É particularmente importante, na compreensão do homem Jesus e sua missão, enxergá-lo no contexto de seu tempo; tentar entender como viviam os que o cercavam, mais de perto: Maria e Marta, Lázaro, irmão delas; os sacerdotes do templo; Pôncio Pilatos e sua família; a aristocracia judaica e até mesmo os romanos, em sua fortaleza. Esta compreensão demanda conhecimento de seus estilos de vida, seus hábitos, seu sistema jurídico; demanda a recriação com toda fidelidade, do mundo em que a palavra foi primeiramente empregada – e compreender seus efeitos nos que a ouviram pela primeira vez. Também é importante refletir sobre moderna visão do próprio Vaticano, segundo a qual a fé não se baseia, ou se exaure, nos detalhes da história. Deus, ao inspirar pessoas, permitiu que escrevessem dentro da moldura de seu próprio tempo, mente e cultura. O que eles criaram não foi simplesmente verdades eternas, imutáveis. Aceitar isso seria reduzir as escrituras a pouco mais do que princípios teológicos, virtualmente esvaziados da verdade singular – no caso do Novo Testamento, pode ser chamado de “verdade do evangelho” – misturando parábolas, casos, atos, declarações formais, leis, milagres, pessoas e hinos. A riqueza disso é parte história, parte hagiografia, parte biografia e, sobretudo, a mensagem de Deus que, embora baseada em fatos, não depende de cada detalhe desses fatos.
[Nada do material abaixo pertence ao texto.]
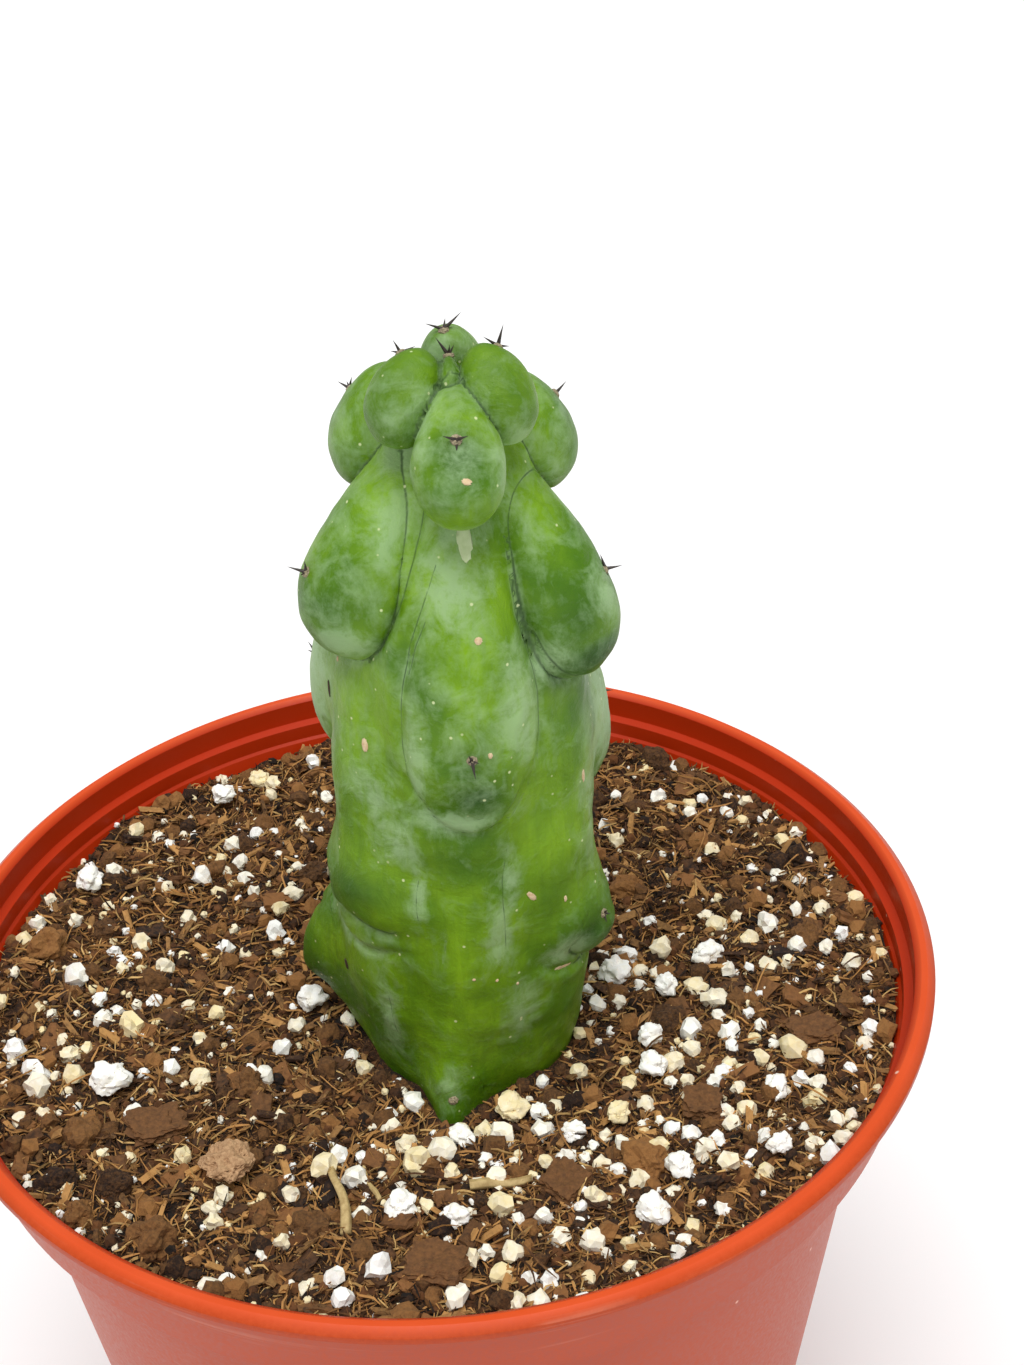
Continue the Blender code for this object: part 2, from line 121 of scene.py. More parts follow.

As controvérsias sobre “fatos” da vida de Jesus (se ele nasceu ou não em Belém, se ele tinha ou não irmãos, o ano exato em que ele nasceu), a nosso juízo, pelo menos para a resposta à questão de nosso tema, é de pouca, para não dizer, nenhuma importância. Quando Jesus perguntou a seus discípulos: “Quem os homens dizem que eu sou?”, seguramente não desejava que se desenvolvesse um debate sobre sua aparência ou sobre fatos relacionados a sua história física – onde e quando nasceu; onde e como morava; o que e quando comia, etc. Quando Pedro responde “Tu és o Messias.” ele sintetiza a essência da única verdade: era ele o Deus-homem, real, como todos os homens, mas perfeito, como nenhum outro homem.